– Наверное, какая-то особенная, – предположил Май. – Не зря же вы ею так гордитесь.
– Особенная, угадал, – сказал Букреев. – Про яблоки Гесперид слыхал?
– Не слыхал, – следуя проверенной тактике, признался Майков.
– Сер ты, однако, приятель, – сказал ему Алфавит и в двух словах рассказал Маю, что это за яблоки такие, чем они были знамениты и для чего понадобились древнегреческому качку по имени Геракл.
Май не сразу понял, что ему рассказывают обыкновенную сказку, а когда понял, малость заскучал. Что он, издевается, что ли? Какое еще бессмертие? Какое, на хрен, плодородие?
Геракл-то тут при чем? Где Геракл, а где Москва…
Но Букреев, кажется, даже и не думал смеяться. Напротив, он говорил серьезно и даже, черт побери, горячо – так горячо, что в голове Майкова зародилось подозрение: уж не поехала ли у Алфавита крыша? Сам ведь сказал, что садоводство – зараза почище героина. Да оно и с любым делом так, если им чересчур увлечься. На почтовых марках тоже свихнуться можно, не говоря уж о коллекционировании денежных знаков. Таких свихнутых у нас вообще полстраны, потому-то у второй половины в карманах ветер и свищет…
Да леший с ним, решил папа Май. С сумасшедшими не спорят, особенно если сумасшедший – вор в законе. Псих в законе… Ну надо же, как угораздило!
– Так это что же, та самая? – спросил он, указывая на яблоню, когда Алфавит закончил травить байки трехтысячелетней давности.
Спросил он это просто так, чтобы немного подыграть собеседнику, дать ему возможность сказать: «А то как же! Прямо из Греции!» – или что-нибудь в этом роде. Именно это Алфавит и сказал, но сказал как-то странно, будто это не он, а Май свихнулся и нес околесицу.
– А как же, – сказал Алфавит, искоса глядя на Мая с каким-то болезненным любопытством. – Прямо из Греции. Из древней Эллады наложенным платежом… Я что-то не пойму, ты пошутил или кто-то из нас сошел с ума? Я тебе миф пересказал! Древнегреческий миф! Не было никогда такой яблони и никогда не будет. Но похожая есть. Вот она, прямо перед тобой.

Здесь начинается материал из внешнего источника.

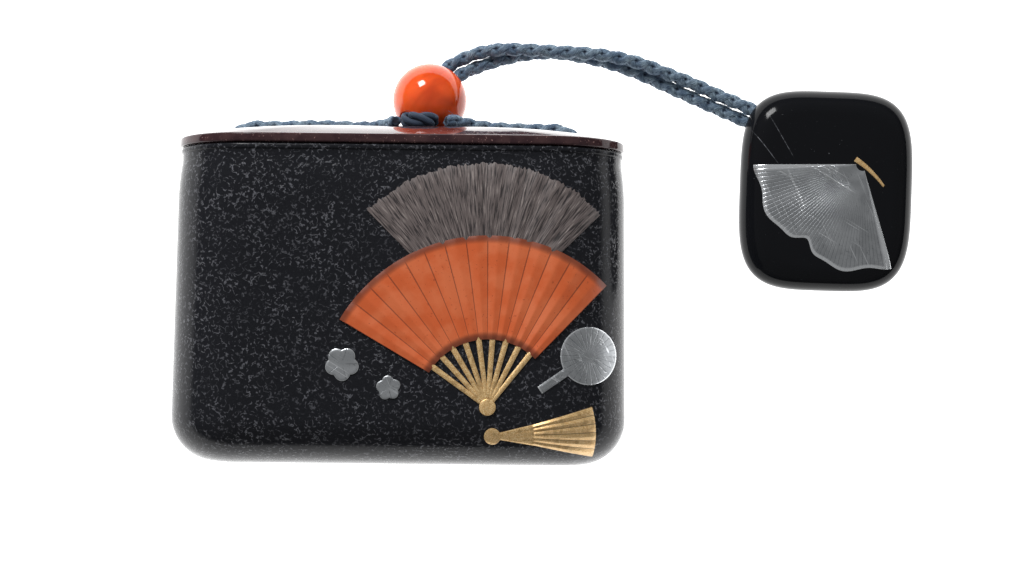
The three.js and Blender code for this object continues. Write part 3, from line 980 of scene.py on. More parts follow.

И, горячась, он опять пошел расписывать, какая такая перед папой Маем стоит яблоня, и сколько урожаев она может дать в год, и какие на ней вызревают яблоки, каковы они на вкус и какие у них целебные, чуть ли не волшебные, свойства.
Одного он про эту яблоню не сказал: где взял и сколько заплатил. Но это было объяснимо: Май ведь и сам предпочел умолчать о том, каким образом попали на его участок саженцы морозоустойчивой черешни.
– Ты хоть понимаешь, что эта яблонька – одна на всем белом свете? – спросил Алфавит, закончив свою лекцию. – Единственная и неповторимая! Если наука не врет, я с помощью этой яблоньки сто лет проживу, а то и больше.
«Если тебя кто-нибудь не закажет», – подумал Майков, но говорить ничего подобного, конечно, не стал.
– Понятно, – сказал он. – Поздравляю.
Он хотел произнести это с воодушевлением, но ботаническая лекция соседа нагнала на него такую тоску, что слова поздравления прозвучали тускло и безжизненно. Ну, не справился он со своими голосовыми связками, затекли они у него от долгого бездействия, с кем не бывает. Алфавит смотрел на него, видимо, ждал продолжения, но Майков не знал, что еще ему сказать. Садоводство и прочая ботаника – это была совсем не та тема, на которую он мог разглагольствовать часами.
Тут в его знаниях имел место обширный пробел – один из множества пробелов, которыми изобиловало образование Виктора Андреевича Майкова.
– Да, – сказал Букреев, когда стало ясно, что пауза чересчур затянулась, – садовода из тебя и впрямь не получится. Да оно, наверное, и к лучшему. Природа ведь пустоты не терпит. Где-то у человека отнимется, зато в другом месте, глядишь, прибавится. Равновесие! Так как, говоришь, твоя фирма называется?
– «Прометей», – стесняясь, сказал Майков.
Название для фирмы он придумывал сам. Долго, между прочим, мучился. Никак оно у него не придумывалось, это самое название, в голову все время лезла какая-то посторонняя дребедень, все больше непечатная или просто не совсем приличная, и единственным по-настоящему звучным словом, которое тогда пришло ему на ум, как раз и было вот это: Прометей. Ну и ладно, решил он тогда, Прометей так Прометей. Какая разница, как оно будет называться, лишь бы работало…
– Лампочками, что ли, торгуете? – с веселым изумлением спросил Букреев.
– Почему – лампочками? – обиделся Май.
– А кто такой был Прометей, ты хотя бы знаешь?